The retailer said the move would make stores simpler to run and reduce food waste. The counters have been shut since the start of the coronavirus crisis in March, but Sainsbury’s confirmed this morning they would not be reopening.
Trade union Unite said 500 staff members would be affected by the counter closures. The move echoes that of Tesco, which announced in January 2019 that it was shutting down counters in 100 large stores.
Sainsbury’s also confirmed plans to close a further 420 Argos stores over the next three years as it continues to integrate the retailer into its supermarkets. Overall, 3,500 roles would be affected by the proposed restructuring, it said.
The news comes after The Grocer revealed yesterday that commercial director Paul Mills-Hicks was moving on in a shake-up of the Holborn-based retailer’s commercial team.
Mills-Hicks will step down from his current role in January after 17 years with the retailer, though he will support CEO Simon Roberts in an advisory capacity until next June.
The change is part of a restructure of the commercial team that sees director of fresh food Rhian Bartlett promoted to the new position of food commercial director; while director of business development Mike Luck becomes general merchandise and clothing commercial director, also a new position.
Today Sainsbury’s announced that retail sales at the group climbed 7.1%, excluding fuel, in the six months to 21 September, with like-for-like growth of 6.9% and grocery sales up 8.2%.
Digital sales at the group soared 117% to £5.8bn to make up almost 40% of total revenues, with online grocery sales jumping 102%.
Argos also reported strong numbers, with general merchandise sales up 7.4% in the period.
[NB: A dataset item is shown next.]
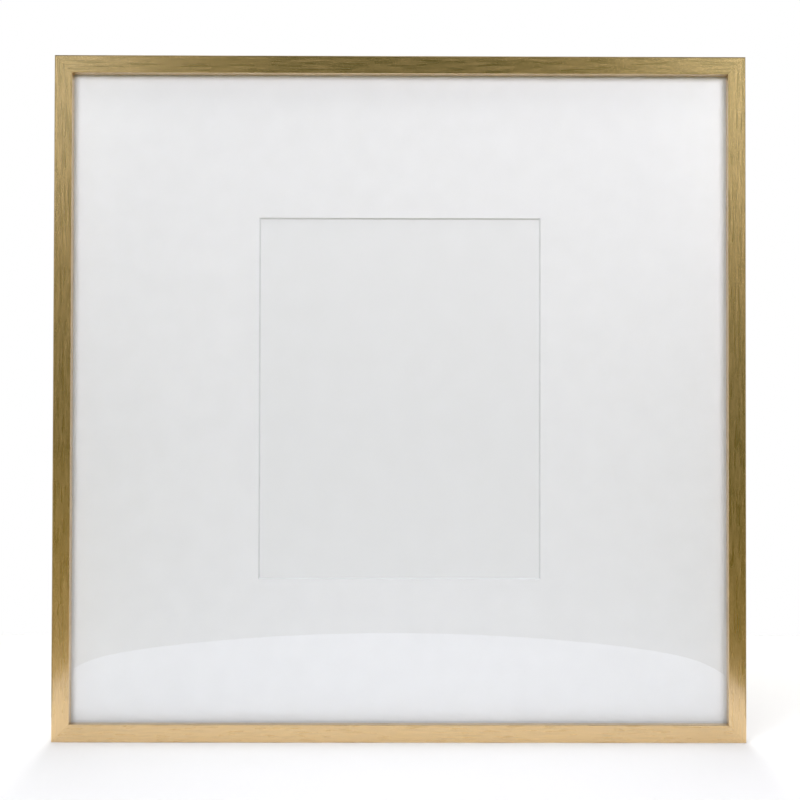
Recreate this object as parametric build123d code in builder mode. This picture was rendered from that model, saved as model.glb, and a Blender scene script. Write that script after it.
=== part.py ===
from build123d import *
import os

# A wall-hung picture frame. Four mitred rails hold the glass, a bevelled window mat, a mount
# board, a filler board and a backing board, and turn buttons keep them in the rabbet.
# Millimetres. +X is to the right as seen from the front, +Y towards the wall, +Z up.
# The origin is the middle of the underside of the bottom rail.

# ---- driving dimensions: the rails ----
outer_width = 658.0
outer_height = 652.0
outer_corner_radius = 0.9
rail_depth = 20.0
face_width = 17.0
lip_thickness = 7.0
rabbet_width = 5.0
outer_edge_radius = 1.5
sight_edge_radius = 0.4
back_edge_radius = 0.5
mitre_groove = 0.12

# ---- driving dimensions: what the rabbet holds ----
board_clearance = 1.0
glass_thickness = 2.0
mat_thickness = 1.4
window_width = 266.7
window_height = 342.9
mount_thickness = 1.4
filler_thickness = 4.8
backing_thickness = 3.2
backing_edge_radius = 0.6

# ---- driving dimensions: V-nails across the mitres ----
nail_offsets = (3.5, 8.5)
nail_leg = 6.5
nail_thickness = 0.5
nail_height = 10.0

# ---- driving dimensions: turn buttons and their screws ----
button_spacing = 380.0
button_length = 28.0
button_width = 9.5
button_thickness = 1.0
button_pivot_from_end = 5.5
button_pivot_from_edge = 6.0
button_hole_radius = 1.6
button_edge_radius = 0.25
button_gap = 0.1
screw_radius = 1.53
screw_shank = 6.5
screw_point = 2.5
screw_point_taper = 28.0
screw_head_radius = 3.2
screw_head_height = 2.0
screw_dome_radius = 1.2
cross_recess_length = 3.4
cross_recess_width = 0.9
cross_recess_depth = 1.2
bore_clearance = 0.02

# ---- driving dimensions: hangers ----
hanger_height = 456.0
hanger_from_edge = 7.0
strap_width = 7.0
strap_thickness = 0.8
strap_length = 20.5
strap_end_radius = 3.2
strap_screw_drop = 16.0
ring_wire_radius = 0.9
ring_clearance = 0.08
ring_width = 13.0
ring_depth = 10.5
ring_corner_radius = 1.6
ring_rest_angle = 6.0

# ---- driving dimensions: wall bumpers ----
bumper_radius = 5.0
bumper_thickness = 5.0
bumper_edge_radius = 1.0
bumper_from_side = 22.0

# ---- places worked out from them ----
front_y = -rail_depth / 2
back_y = rail_depth / 2
glass_y = front_y + lip_thickness
mat_y = glass_y + glass_thickness
mount_y = mat_y + mat_thickness
filler_y = mount_y + mount_thickness
backing_y = filler_y + filler_thickness

land_width = face_width - rabbet_width
board_width = outer_width - 2 * land_width - 2 * board_clearance
board_height = outer_height - 2 * land_width - 2 * board_clearance
board_z = land_width + board_height / 2
middle_z = outer_height / 2
left_x = -outer_width / 2
right_x = outer_width / 2

button_y = back_y + button_gap
button_head_y = button_y + button_thickness + button_gap
loop_inner_radius = ring_wire_radius + ring_clearance
loop_outer_radius = loop_inner_radius + strap_thickness
loop_y = back_y + loop_outer_radius
strap_back_y = back_y + 2 * strap_thickness
strap_screw_z = hanger_height - strap_screw_drop
hanger_x = outer_width / 2 - hanger_from_edge
bumper_x = outer_width / 2 - bumper_from_side

across = Vector(1, 0, 0)
to_wall = Vector(0, 1, 0)
up = Vector(0, 0, 1)

# Each rail: its name, the middle of its outer edge, the way inward, the way along and its length.
rails = {
    "top": ("top_rail", Vector(0, 0, outer_height), -up, across, outer_width),
    "bottom": ("bottom_rail", Vector(0, 0, 0), up, across, outer_width),
    "left": ("left_stile", Vector(left_x, 0, middle_z), across, up, outer_height),
    "right": ("right_stile", Vector(right_x, 0, middle_z), -across, up, outer_height),
}

# Each corner: its outer point, and the ways inward from it along the two rails that meet there.
corners = {
    "top_left": (Vector(left_x, 0, outer_height), across, -up),
    "top_right": (Vector(right_x, 0, outer_height), -across, -up),
    "bottom_left": (Vector(left_x, 0, 0), across, up),
    "bottom_right": (Vector(right_x, 0, 0), -across, up),
}

# Each turn button: its pivot, and the way that it points over the backing board.
button_places = {}
for side, (rail_name, middle, inward, along, length) in rails.items():
    end_names = ("left", "right") if along == across else ("lower", "upper")
    for end_name, step in zip(end_names, (-1, 1)):
        pivot = middle + inward * button_pivot_from_edge + along * (step * button_spacing / 2)
        button_places[f"{side}_{end_name}_turn_button"] = (pivot, inward)

hanger_sides = {"left": -hanger_x, "right": hanger_x}

os.makedirs("parts", exist_ok=True)


def save(builder, name):
    """Labels a finished piece and writes its file."""
    builder.part.label = name
    export_step(builder.part, f"parts/{name}.step")


def back_plane(place, y):
    """A plane at depth y that faces the wall, with its own x to the left and its own y up."""
    return Plane(origin=(place.X, y, place.Z), x_dir=(-1, 0, 0), z_dir=to_wall)


def add_nails(corner, mode):
    """The two V-nails of a corner, each with a leg in both rails, vertex on the mitre line."""
    corner_point, first_way, second_way = corners[corner]
    long_side = nail_leg + nail_thickness / 2
    for offset in nail_offsets:
        vertex = corner_point + (first_way + second_way) * offset
        for leg_way in (first_way, second_way):
            middle = vertex + leg_way * (long_side / 2 - nail_thickness / 2)
            with BuildSketch(Plane((middle.X, back_y, middle.Z), x_dir=leg_way, z_dir=to_wall)) as leg:
                Rectangle(long_side, nail_thickness)
            extrude(leg.sketch, amount=-nail_height, mode=mode)


def add_screw_shank(place, head_y, radius, mode):
    """A screw's shank and point, from under its head towards the front."""
    with BuildSketch(back_plane(place, head_y)) as shank:
        Circle(radius)
    extrude(shank.sketch, amount=-screw_shank, mode=mode)
    with BuildSketch(back_plane(place, head_y - screw_shank)) as point:
        Circle(radius)
    extrude(point.sketch, amount=-screw_point, taper=screw_point_taper, mode=mode)


def add_screw(place, head_y):
    """A whole pan-head screw with a cross recess."""
    with BuildSketch(back_plane(place, head_y)) as head:
        Circle(screw_head_radius)
    extrude(head.sketch, amount=screw_head_height)
    rim = edges(Select.LAST).filter_by(GeomType.CIRCLE).sort_by(Axis.Y)[-1]
    fillet(rim, screw_dome_radius)
    with BuildSketch(back_plane(place, head_y + screw_head_height)) as cross:
        Rectangle(cross_recess_length, cross_recess_width)
        Rectangle(cross_recess_width, cross_recess_length)
    extrude(cross.sketch, amount=-cross_recess_depth, mode=Mode.SUBTRACT)
    add_screw_shank(place, head_y, screw_radius, Mode.ADD)


# ---- the four rails: one moulding, mitred, bored for its screws and slotted for its nails ----
hanger_screw_places = [Vector(x, 0, strap_screw_z) for x in hanger_sides.values()]
for side, (rail_name, middle, inward, along, length) in rails.items():
    section_plane = Plane(origin=middle, x_dir=inward, z_dir=inward.cross(to_wall))
    with BuildPart() as rail:
        with BuildSketch(section_plane):
            with BuildLine():
                Polyline(
                    (0, front_y),
                    (face_width, front_y),
                    (face_width, glass_y),
                    (land_width, glass_y),
                    (land_width, back_y),
                    (0, back_y),
                    close=True,
                )
            make_face()
            fillet(vertices().sort_by_distance((0, front_y))[0], outer_edge_radius)
            fillet(vertices().sort_by_distance((face_width, front_y))[0], sight_edge_radius)
            fillet(vertices().sort_by_distance((0, back_y))[0], back_edge_radius)
        extrude(amount=length / 2, both=True)
        for end in (-1, 1):
            corner_point = middle + along * (end * length / 2)
            split(bisect_by=Plane(corner_point, z_dir=along * end + inward), keep=Keep.BOTTOM)
            groove_start = corner_point + to_wall * front_y
            with BuildSketch(Plane(groove_start, x_dir=to_wall, z_dir=inward - along * end)):
                Rectangle(mitre_groove, mitre_groove, rotation=45)
            extrude(amount=2 * face_width, mode=Mode.SUBTRACT)
        with BuildSketch(back_plane(Vector(0, 0, middle_z), front_y)):
            RectangleRounded(outer_width, outer_height, outer_corner_radius)
        extrude(amount=rail_depth, mode=Mode.INTERSECT)
        for corner in corners:
            add_nails(corner, Mode.SUBTRACT)
        for place, way in button_places.values():
            add_screw_shank(place, button_head_y, screw_radius + bore_clearance, Mode.SUBTRACT)
        for place in hanger_screw_places:
            add_screw_shank(place, strap_back_y, screw_radius + bore_clearance, Mode.SUBTRACT)
    save(rail, rail_name)

for corner in corners:
    with BuildPart() as corner_nails:
        add_nails(corner, Mode.ADD)
    save(corner_nails, f"{corner}_nails")

# ---- the stack in the rabbet, from the glass back ----
board_middle = Vector(0, 0, board_z)
window_middle = Vector(0, 0, middle_z)

with BuildPart() as glazing:
    with BuildSketch(back_plane(board_middle, glass_y)):
        Rectangle(board_width, board_height)
    extrude(amount=glass_thickness)
save(glazing, "glazing")

# The window's edge is a 45 degree bevel, so its front is wider than its back.
with BuildPart() as window_mat:
    with BuildSketch(back_plane(board_middle, mat_y)):
        Rectangle(board_width, board_height)
    extrude(amount=mat_thickness)
    with BuildSketch(back_plane(window_middle, mat_y)):
        Rectangle(window_width + 2 * mat_thickness, window_height + 2 * mat_thickness)
    extrude(amount=mat_thickness, taper=45, mode=Mode.SUBTRACT)
save(window_mat, "window_mat")

with BuildPart() as mount_board:
    with BuildSketch(back_plane(board_middle, mount_y)):
        Rectangle(board_width, board_height)
    extrude(amount=mount_thickness)
save(mount_board, "mount_board")

with BuildPart() as filler_board:
    with BuildSketch(back_plane(board_middle, filler_y)):
        Rectangle(board_width, board_height)
    extrude(amount=filler_thickness)
save(filler_board, "filler_board")

with BuildPart() as backing_board:
    with BuildSketch(back_plane(board_middle, backing_y)):
        Rectangle(board_width, board_height)
    extrude(amount=backing_thickness)
    fillet(faces().sort_by(Axis.Y)[-1].edges(), backing_edge_radius)
save(backing_board, "backing_board")

# ---- turn buttons: round-ended tongues, each on its own screw ----
for name, (pivot, way) in button_places.items():
    button_plane = Plane(pivot + to_wall * button_y, x_dir=way, z_dir=to_wall)
    with BuildPart() as turn_button:
        with BuildSketch(button_plane):
            with Locations((button_length / 2 - button_pivot_from_end, 0)):
                SlotOverall(button_length, button_width)
            Circle(button_hole_radius, mode=Mode.SUBTRACT)
        extrude(amount=button_thickness)
        fillet(faces().sort_by(Axis.Y)[-1].outer_wire().edges(), button_edge_radius)
    save(turn_button, name)

with BuildPart() as turn_button_screws:
    for place, way in button_places.values():
        add_screw(place, button_head_y)
save(turn_button_screws, "turn_button_screws")

# ---- hangers: a strap folded round the bar of a D-ring, held by one screw ----
for side, hanger_side_x in hanger_sides.items():
    fold_plane = Plane(origin=(hanger_side_x, 0, 0), x_dir=to_wall, z_dir=across)
    with BuildPart() as strap:
        with BuildSketch(fold_plane):
            with Locations(((back_y + strap_back_y) / 2, hanger_height - strap_length / 2)):
                Rectangle(2 * strap_thickness, strap_length)
            with Locations((loop_y, hanger_height)):
                Circle(loop_outer_radius)
                Circle(loop_inner_radius, mode=Mode.SUBTRACT)
        extrude(amount=strap_width / 2, both=True)
        tail = edges().filter_by(Axis.Y).group_by(Axis.Z)[0]
        fillet(tail, strap_end_radius)
        with BuildSketch(back_plane(Vector(hanger_side_x, 0, strap_screw_z), back_y)):
            Circle(screw_radius + bore_clearance)
        extrude(amount=2 * strap_thickness, mode=Mode.SUBTRACT)
    save(strap, f"{side}_hanger_strap")

    # The ring hangs from its bar, and its bow leans out just clear of the strap. Its plane's
    # own y points down.
    ring_plane = Plane(
        origin=(hanger_side_x, loop_y, hanger_height),
        x_dir=across,
        z_dir=to_wall.rotate(Axis.X, ring_rest_angle),
    )
    bow_radius = ring_width / 2 - ring_wire_radius
    leg_end = ring_depth - bow_radius
    with BuildPart() as ring:
        with BuildLine(ring_plane):
            Line((-bow_radius, leg_end), (-bow_radius, 0))
            Line((-bow_radius, 0), (bow_radius, 0))
            Line((bow_radius, 0), (bow_radius, leg_end))
            ThreePointArc((bow_radius, leg_end), (0, ring_depth), (-bow_radius, leg_end))
            fillet(vertices().group_by(Axis.Y)[0], ring_corner_radius)
        with BuildSketch(Plane(ring_plane.origin, z_dir=across)):
            Circle(ring_wire_radius)
        sweep()
    save(ring, f"{side}_hanger_ring")

with BuildPart() as hanger_screws:
    for place in hanger_screw_places:
        add_screw(place, strap_back_y)
save(hanger_screws, "hanger_screws")

# ---- rubber bumpers that keep the bottom of the frame off the wall ----
for side, step in (("left", -1), ("right", 1)):
    bumper_place = Vector(step * bumper_x, 0, land_width / 2)
    with BuildPart() as bumper:
        with BuildSketch(back_plane(bumper_place, back_y)):
            Circle(bumper_radius)
        extrude(amount=bumper_thickness)
        fillet(edges().sort_by(Axis.Y)[-1], bumper_edge_radius)
    save(bumper, f"{side}_bumper")
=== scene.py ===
import math

import bpy
from mathutils import Matrix, Vector


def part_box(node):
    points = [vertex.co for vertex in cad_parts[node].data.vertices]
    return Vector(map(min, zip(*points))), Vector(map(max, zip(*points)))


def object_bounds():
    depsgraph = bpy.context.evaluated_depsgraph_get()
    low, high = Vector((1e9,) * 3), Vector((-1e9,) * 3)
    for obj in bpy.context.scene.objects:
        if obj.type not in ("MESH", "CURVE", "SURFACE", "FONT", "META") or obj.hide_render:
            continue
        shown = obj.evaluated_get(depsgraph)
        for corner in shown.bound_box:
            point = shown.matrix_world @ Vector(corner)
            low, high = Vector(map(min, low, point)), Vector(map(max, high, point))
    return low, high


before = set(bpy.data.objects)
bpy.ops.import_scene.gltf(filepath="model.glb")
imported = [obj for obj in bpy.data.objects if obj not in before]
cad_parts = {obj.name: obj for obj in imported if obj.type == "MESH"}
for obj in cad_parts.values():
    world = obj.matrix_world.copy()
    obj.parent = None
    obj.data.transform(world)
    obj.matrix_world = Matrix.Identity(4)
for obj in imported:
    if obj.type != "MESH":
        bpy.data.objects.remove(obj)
cad_low, cad_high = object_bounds()

# The looks of a glazed and matted picture frame. Metres. The frame stands on a thin pale floor,
# its front towards -Y. Every CAD node keeps its shape and gets its own material.

SIGHT_SETBACK = 0.007        # how far the glass lies behind the face of the moulding
RAIL_NODES = {"top_rail": "X", "bottom_rail": "X", "left_stile": "Z", "right_stile": "Z"}
NOISE_RANGE = (0.3, 0.7)     # the low and the high end of what a noise gives


# ---- node helpers ----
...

However, GM sales in Sainsbury’s own supermarkets fell 8.2% in the half and clothing sales were also down 18.3%.
Overall statutory group sales actually fell 1.1% to £14.9bn compared with a year ago as fuel revenues plummeted 45% in the half.
Underlying pre-tax profits surged 27% to £301m, but after £290m of extra costs related to Covid-19 – which were mostly offset by business rates relief of £230m – and £438m of one-off costs related to Argos store closures and other changes, Sainsbury’s reported a pre-tax loss for the period of £137m.
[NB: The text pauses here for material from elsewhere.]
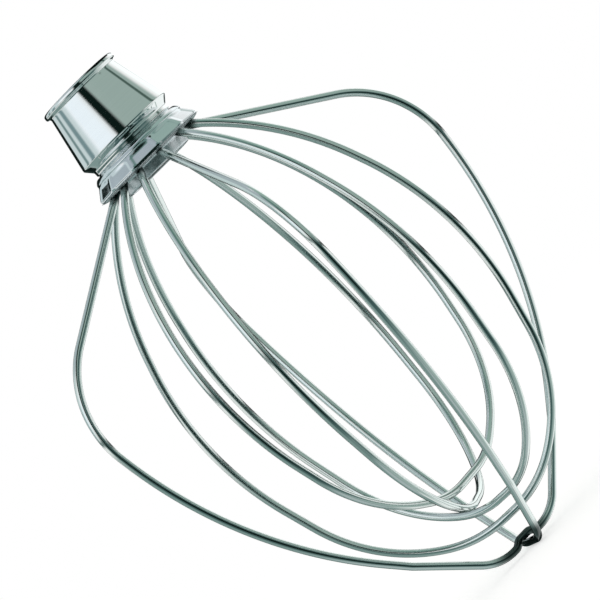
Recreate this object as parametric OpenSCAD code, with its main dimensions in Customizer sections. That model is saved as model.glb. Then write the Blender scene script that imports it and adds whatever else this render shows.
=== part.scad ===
// Six-wire whip attachment for a stand mixer.
// The origin is the centre of the shaft bore's mouth, +Z points out of the bore
// towards the mixer, and the wire cage hangs along -Z. Millimetres.

/* [Whip] */
// Length of the whip from the top of its rim to the tip of its cage
whip_length = 185.4; // [172:0.2:198]

/* [Drive shaft] */
// Diameter of the mixer's beater shaft
shaft_d = 12.7; // [11:0.1:14]
// Play between the shaft and the bore, on the diameter
shaft_play = 0.2; // [0.1:0.05:0.5]
// Depth of the blind bore
bore_depth = 25; // [22:0.5:27]
// Wall of the shaft sleeve
sleeve_wall = 2; // [1.5:0.1:2.5]
// Width of the bayonet slot for the shaft's cross pin
slot_w = 5.2; // [4:0.1:6]
// Depth of the slot's straight run below the mouth
slot_depth = 9; // [7:0.5:12]
// How far the slot turns at its lower end, in degrees
slot_turn = 22; // [15:1:25]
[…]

After holding off from deciding on paying a dividend earlier in the year, the supermarket announced a special dividend payment of 7.3p a share along with an interim dividend of 3.2p.
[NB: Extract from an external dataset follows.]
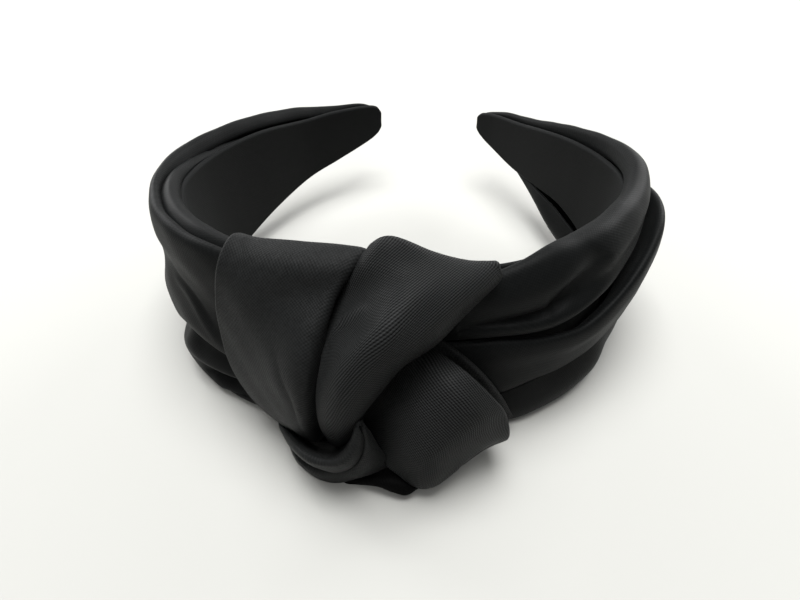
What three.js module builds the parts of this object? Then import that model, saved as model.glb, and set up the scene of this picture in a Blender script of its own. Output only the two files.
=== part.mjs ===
import * as THREE from 'three';

// Wide knotted headband lying on its side edge: +Z up, +Y towards the two tips,
// -Y towards the knot, millimetres. z = 0 is the surface it lies on.

const HOOP_WALL = 2.2;        // lining cloth over the stiff core
const CLOTH = 1.6;            // folded sleeve cloth of the arms
const ROLL = 2.2;             // narrow rim roll
const KNOT_CLOTH = 2.2;       // doubled cloth of the knot
const THIN_CLOTH = 1.6;       // small strands of the knot
const STEP = 1 / 40;          // spacing of the sections along the hoop
const CENTRE = [1.2, -3.1, 0.35];   // centre of the outline and the resting level, taken to the origin

// Inner face of the hoop seen from above, left tip to right tip.
// columns: x, y
const HOOP_PLAN = [
  [-9, 72.5], [-26, 59.5], [-37, 49.5], [-48.5, 34], [-56, 21], [-60.8, 8], [-62, -4], [-60, -16],
  [-54.5, -28], [-43, -39.5], [-23, -48], [0, -51], [23, -48], [42, -38], [53.5, -26.5],
  [60.5, -14.5], [62.5, -3], [60.5, 9], [56, 22], [50, 36], [43, 51], [36, 64], [30, 73],
];

// Lower and upper edge of the lined hoop.
// columns: along (0 left tip, 1 right tip), z_low, z_high
const HOOP_EDGES = [
  [0, 26, 32], [0.006, 23.4, 34.8], [0.02, 21.2, 36.4], [0.06, 17.8, 38.2], [0.1, 15.3, 40.4],
  [0.155, 11, 44.2], [0.2, 7.3, 46.2], [0.25, 4.6, 48.2], [0.3, 3.2, 50.7], [0.36, 2.7, 53],
  [0.42, 2.7, 54], [0.5, 2.7, 54.4], [0.6, 2.7, 53.4], [0.66, 4, 53.4], [0.7, 7.6, 52.8],
  [0.752, 13.4, 50.6], [0.81, 18.3, 47.1], [0.845, 20.3, 45.2], [0.88, 19.6, 42.4],
  [0.93, 18.8, 37.8], [0.975, 21.2, 34.6], [0.993, 23.4, 32.6], [1, 25.5, 30.4],
];

// Arm cloth. Each row is a section across the cloth: along, then pairs of
// distance out from the hoop's inner face and height, top edge first.

// columns: along, low n, z, middle n, z, crest n, z
const LEFT_INNER_ROLL = [
  [0.07, 3.6, 35, 3.6, 37, 3.6, 39],
  [0.1, 3.7, 36.2, 3.8, 39, 3.8, 41.6],
  [0.155, 3.7, 39.6, 3.8, 42.6, 3.8, 45.4],
  [0.2, 3.7, 41.6, 3.8, 44.6, 3.8, 47.6],
  [0.25, 3.7, 44, 3.9, 47, 3.9, 50],
  [0.3, 3.7, 46.5, 4, 49.6, 4, 52.8],
  [0.34, 3.8, 48.5, 4.1, 51.6, 4.1, 54.8],
  [0.38, 3.8, 50, 4.1, 53, 4.1, 56],
  [0.41, 3.8, 50, 4, 53, 4, 55.8],
];

// columns: along, edge, crest, shoulder, belly, crease, bulge, low, hem
const LEFT_OUTER_FOLD = [
  [0.004, 3.6, 32.4, 3.9, 32.8, 4.2, 32.4, 4.4, 31, 4.5, 28.6, 4.4, 26.6, 4.1, 25, 3.7, 24.4],
  [0.02, 3.5, 34.6, 3.9, 35.4, 4.4, 34.8, 5, 32, 5.2, 28.4, 5, 24.4, 4.6, 21.6, 3.8, 20.4],
  [0.06, 5.8, 34.8, 6, 37.4, 6.7, 36.7, 7, 33, 7, 27.6, 7, 22.6, 6.2, 17.6, 4.6, 16.6],
  [0.1, 5.9, 38, 6.2, 41, 7.1, 40, 7.8, 35, 7.9, 28, 7.8, 21, 7, 15.2, 5, 13.8],
  [0.155, 5.9, 41.4, 6.3, 44.6, 7.4, 43.6, 8.2, 37, 8.4, 30, 8.4, 21, 7.4, 11.6, 5.2, 9.8],
  [0.2, 5.9, 43.4, 6.3, 46.6, 7.5, 45.6, 8.4, 39, 8.6, 30, 9, 20, 8, 9.4, 5.6, 7],
  [0.25, 6, 45.6, 6.4, 48.9, 7.6, 48, 8.4, 40, 8.5, 30, 9.6, 20, 8.8, 9.6, 6, 6.2],
  [0.3, 6.2, 48.4, 6.6, 51.8, 7.8, 50.8, 8.4, 42, 8, 31, 10, 20.6, 9.4, 11, 7.4, 8.6],
  [0.34, 6.3, 50.6, 6.8, 54, 8.2, 53, 8.9, 46.4, 8.6, 37.6, 10.4, 28.6, 10, 20.4, 8.6, 17.8],
  [0.37, 6.4, 52, 6.9, 55.2, 8.4, 54.2, 9, 48.8, 8.9, 41.6, 10.2, 33, 10, 24.4, 8.8, 20.8],
  [0.4, 6.4, 52.4, 6.9, 55.6, 8.3, 54.6, 8.8, 49, 8.8, 42, 9.4, 34, 9.4, 25, 8.6, 20],
  [0.43, 5.8, 52.4, 6.3, 55, 7.3, 54, 7.7, 49, 7.7, 42, 7.9, 33, 7.9, 25, 7.7, 19.6],
  [0.47, 5, 52, 5.6, 54.4, 6.4, 53.4, 6.8, 49, 6.8, 42, 7, 33, 7, 25, 7, 19],
];

// columns: along, top, shoulder, bulge, pocket, lobe, hem
const LEFT_LOWER_FOLD = [
  [0.27, 5, 4.6, 5.6, 4, 6, 3.4, 6, 2.6, 5.6, 1.7, 4.8, 1.1],
  [0.3, 6.2, 7.4, 6.8, 6.4, 7.4, 5.4, 7.3, 4, 6.9, 2.4, 5.8, 1.1],
  [0.33, 7.1, 13.4, 8, 11.6, 9.4, 8.6, 9.6, 5.4, 8.6, 2.2, 6.2, 1.1],
  [0.355, 7.2, 20, 8, 17.6, 11.4, 13.2, 11.5, 7.8, 10.4, 2, 7, 1.1],
  [0.375, 7.2, 21.4, 7.8, 18.4, 11, 13.2, 8.8, 8.2, 10.6, 3.4, 6.8, 1.1],
  [0.395, 7, 20.6, 7.6, 17.6, 9.8, 12.4, 7.6, 8.6, 11.6, 4, 7, 1.1],
  [0.42, 6.2, 19.6, 6.8, 16.6, 8.2, 12, 7.4, 8, 8.8, 4, 6.8, 1.2],
  [0.45, 5.4, 18.6, 5.8, 15.6, 6.8, 11.6, 6.8, 8, 7, 4, 6, 1.5],
];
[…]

Roberts, who took the helm from Mike Coupe earlier this year, said: “Covid-19 has accelerated a number of shifts in our industry. Investments over recent years in digital and technology have laid the foundations for us to flex and adapt quickly as customers needed to shop differently. Around 19% of our sales were digital this time last year and nearly 40% of our sales are digital today.
“While we are working hard to help feed the nation through the pandemic, we have also spent time thinking about how we deliver for our customers and our shareholders over the longer term.”
He also announced a strategy update for the group, which put food “back at the heart of Sainsbury’s”.
The business plans to lower food prices, triple new product launches, profitably grow online groceries to meet continuing demand and increase the rate of new convenience store openings over the next three years.